08-12-2009 01:33 PM - edited 03-06-2019 07:13 AM
08-12-2009 01:42 PM
yes, transparent but make sure to manually prune the unwanted vlans on the trunks, on a one-on-one basis.
For instance, if a particular trunk only needs to carry vlans 1,5-10 and 20 do:
config-if)#switchport trunk allowed vlan 1,5-10,20
This will help you reduce traffic
08-12-2009 01:45 PM
Hello,
Purely theoretically, the VTP Transparent mode prevents a switch from sending any VTP packets, so the Transparent mode is indeed the most bandwidth saver.

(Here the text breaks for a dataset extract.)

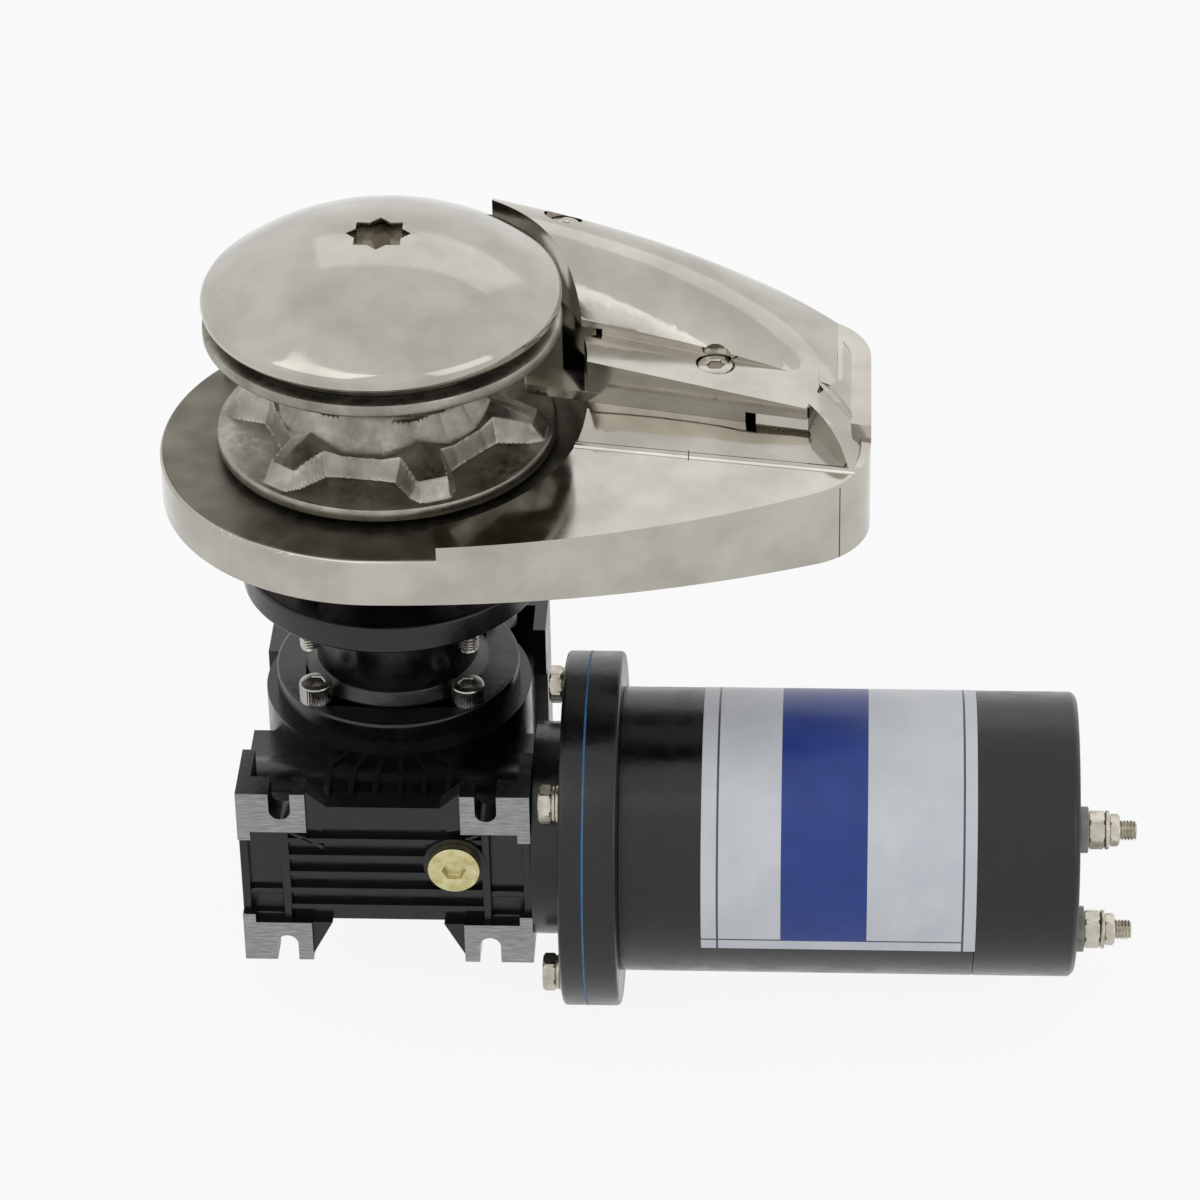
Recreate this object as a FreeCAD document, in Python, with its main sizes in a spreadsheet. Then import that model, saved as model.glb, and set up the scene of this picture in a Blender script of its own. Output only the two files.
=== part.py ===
import FreeCAD, Part
import math
import os

import Sketcher

# A vertical anchor windlass: a deck unit with chain wheel and clutch cap, hung under the deck a worm
# gearbox and a direct-current motor.  Lengths are millimetres.  The vertical shaft is the Z axis, the
# deck unit's underside is z = 0, and +X points from the shaft to the nose of the deck plate.

SIZES = [
    # deck plate: a large round end about the shaft and a smaller one at the nose
    ("plate_radius", 88.5),
    ("side_radius", 455.0),
    ("nose_reach", 187.0),
    ("corner_radius", 32.0),
    ("plate_height", 19.5),
    ("plate_skin", 7.5),
    ("plate_wall", 6.0),
    ("plate_edge_round", 2.0),
    ("hub_pad_radius", 58.0),
    ("well_radius", 78.0),
    ("rim_height", 25.5),
    ("bead_height", 30.0),
    ("rim_climb", 4.0),
    ("shelf_height", 41.5),
    ("shelf_offset", 17.6),
    ("shelf_angle", 13.0),
    ("bead_offset", -9.0),
    ("bead_angle", 11.0),
    ("bead_radius", 2.4),
    ("step_angle", 74.0),
    ("nose_height", 49.0),
    ("nose_round", 26.0),
    ("nose_split", 163.0),
    ("pipe_radius", 21.0),
    ("pipe_wall", 5.0),
    ("pipe_x", 101.0),
    ("pipe_y", 42.0),
    ("pipe_relief", 1.5),
    # hood over the chain pipe
    ("hood_margin", 1.5),
    ("hood_start", 38.0),
    ("hood_horn_height", 87.0),
    ("hood_fall", 25.0),
    ("hood_droop", 19.0),
    ("hood_ledge_height", 59.2),
    ("hood_ledge_fall", 13.0),
    ("hood_riser_offset", 36.5),
    ("hood_split_gap", 0.6),
    ("mouth_width", 26.0),
    ("mouth_top", 57.0),
    ("hood_screw_radius", 4.0),
    ("hood_screw_head", 7.0),
    ("hood_screw_head_height", 4.4),
    ("front_screw_x", 127.0),
    ("front_screw_y", 6.2),
    ("front_screw_level", 45.8),
    ("back_screw_x", 66.0),
    ("back_screw_y", 66.0),
    ("back_screw_level", 73.0),
    # chain stripper bar
    ("stripper_thickness", 4.6),
    ("stripper_width", 14.5),
    ("stripper_root_width", 25.0),
    ("stripper_root_length", 34.0),
    ("stripper_reach", 54.5),
    ("stripper_end", 139.0),
    # guard post behind the chain wheel
    ("post_radius", 7.5),
    ("post_height", 14.0),
    ("post_circle", 80.0),
    ("post_angle", 141.0),
    # main shaft and clutch
    ("shaft_radius", 12.5),
    ("shaft_thread_radius", 10.0),
    ("shaft_shoulder", 77.5),
    ("shaft_top", 91.0),
    ("running_gap", 0.05),
    ("seat_gap", 0.3),
    ("bush_wall", 4.0),
    ("bush_length", 15.0),
    ("bush_foot", 4.0),
    ("washer_radius", 27.0),
    ("washer_thickness", 2.0),
    ("cone_large_radius", 32.0),
    ("cone_small_radius", 26.0),
    ("cone_length", 22.0),
    ("cone_flange_radius", 62.0),
    ("cone_flange_height", 3.7),
    ("key_width", 6.0),
    ("key_rise", 2.5),
    # chain wheel
    ("gypsy_floor_gap", 2.7),
    ("gypsy_height", 53.3),
    ("gypsy_lower_radius", 66.0),
    ("gypsy_upper_radius", 68.8),
    ("gypsy_rim", 5.4),
    ("gypsy_neck_radius", 36.0),
    ("gypsy_cone_radius", 49.0),
    ("rib_radius", 53.0),
    ("rib_width", 11.0),
    ("rib_height", 17.0),
    ("rib_shoulder", 9.5),
    ("pockets", 6),
    ("pocket_turn", 52.0),
    # clutch cap
    ("cap_radius", 69.0),
    ("cap_dome", 31.0),
    ("cap_shoulder", 8.5),
    ("cap_edge", 2.5),
    ("cap_recess", 8.0),
    ("cap_wall", 5.0),
    ("cap_boss_radius", 20.0),
    ("star_across", 24.5),
    ("star_depth", 9.0),
    # deck bolts and mounting spool
    ("deck_thickness", 30.0),
    ("tube_radius", 20.0),
    ("tube_seat", 3.0),
    ("tube_bore", 16.5),
    ("bolt_radius", 4.0),
    ("bolt_neck_radius", 3.8),
    ("bolt_fit_start", 2.5),
    ("bolt_circle", 44.0),
    ("bolt_end", 16.0),
    ("bolt_head_radius", 8.0),
    ("hole_gap", 0.5),
    ("spool_flange_radius", 59.5),
    ("spool_flange_height", 12.0),
    ("spool_neck_radius", 32.0),
    ("spool_height", 61.0),
    ("spool_foot_radius", 48.5),
    ("spool_foot_height", 8.0),
    ("screw_circle", 42.5),
    ("screw_head_radius", 6.5),
    ("screw_head_height", 8.0),
    ("screw_depth", 18.0),
    ("hex_socket", 6.0),
    # worm gearbox
    ("centre_distance", 50.0),
    ("worm_drop", 39.0),
    ("gear_module", 2.5),
    ("wheel_teeth", 30),
    ("wheel_width", 20.0),
    ("rim_seat_radius", 29.0),
    ("worm_pitch_radius", 12.5),
    ("tooth_play", 0.45),
    ("worm_thread_length", 34.0),
    ("journal_radius", 9.0),
    ("case_radius", 53.0),
    ("case_half", 36.0),
    ("boss_radius", 48.5),
    ("cover_radius", 47.0),
    ("relief_depth", 5.0),
    ("web_thickness", 5.0),
    ("web_depth", 30.0),
    ("frame_level", 33.0),
    ("frame_half", 22.0),
    ("frame_thickness", 8.0),
    ("worm_bearing_inset", 2.0),
    ("body_half_length", 57.0),
    ("body_front", 80.0),
    ("body_back", 60.0),
    ("body_half_height", 24.0),
    ("tunnel_radius", 27.0),
    ("tunnel_bore", 20.0),
    ("wheel_room", 43.5),
    ("pad_length", 27.0),
    ("pad_reach", 6.0),
    ("pad_depth", 12.0),
    ("pad_half_height", 40.0),
    ("slot_spacing", 80.0),
    ("slot_radius", 4.2),
    ("slot_level", 32.4),
    ("case_ribs", 6),
    ("rib_pitch", 9.5),
    ("rib_thickness", 2.2),
    ("front_rib_pitch", 8.0),
    ("bearing_width", 11.0),
    ("bearing_radius", 23.0),
    ("cover_thickness", 4.0),
    ("spigot_wall", 6.0),
    ("end_cap_thickness", 6.0),
    ("plug_x", 27.0),
    ("plug_level", 6.0),
    ("plug_radius", 10.2),
    ("plug_height", 4.0),
    # motor adapter and motor
    ("adapter_gap", 12.0),
    ("adapter_neck_radius", 42.0),
    ("adapter_bore", 27.0),
    ("flange_radius", 70.0),
    ("adapter_thickness", 9.5),
    ("front_cap_thickness", 13.0),
    ("flange_bolt_circle", 57.5),
    ("hex_head", 13.0),
    ("hex_head_height", 5.3),
    ("lock_washer_height", 2.7),
    ("flange_bolt_length", 20.0),
    ("motor_radius", 56.0),
    ("motor_wall", 4.0),
    ("tube_length", 137.5),
    ("rear_cap_length", 40.0),
    ("spigot_length", 5.0),
    ("rear_chamfer", 2.0),
    ("magnet_thickness", 10.0),
    ("armature_length", 76.0),
    ("armature_slots", 12),
    ("armature_shaft_radius", 7.0),
    ("magnet_gap", 1.0),
    ("commutator_radius", 18.0),
    ("commutator_length", 20.0),
    ("brush_width", 12.0),
    ("brush_length", 20.0),
    ("brush_depth", 8.0),
    ("brush_plate_thickness", 4.0),
    ("brush_plate_bore", 26.0),
    ("armature_gap", 20.0),
    ("slot_width", 4.0),
    ("slot_depth", 8.0),
    ("motor_bearing_radius", 17.5),
    ("terminal_radius", 4.0),
    ("terminal_neck_radius", 3.7),
    ("terminal_side", 30.0),
    ("terminal_spread", 24.0),
    ("terminal_reach", 22.0),
    ("insulator_radius", 9.0),
    ("insulator_height", 3.5),
    ("terminal_nut", 13.0),
    ("terminal_nut_height", 6.5),
]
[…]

However, even with VTP Server or Client modes, the bandwidth consumption is absolutely negligible. In a stable network where no changes to the VLAN database are being performed, switches only send the VTP summary advertisements in intervals of 5 minutes. From this viewpoint, a spanning tree protocol consumes far more bandwidth (and even with STP, the actual bandwidth consumption is negligible).
Best regards,
Peter
08-12-2009 01:46 PM
Hi Neo,
VTP Transparent mode will not reduces bandwidth by default. It will forward all VLAN out to the trunk port with the default configuration. However, you can manually prune VLAN's that you don't want on a trunk link with the following interface level command:
To allow VLAN x,y,z
switchport trunk allowed vlan x,y,z
To remove VLAN a,b,c
switchport trunk allowed vlan remove a,b,c
You can do the same thing with VTP Server/Client mode with VTP prune turned on.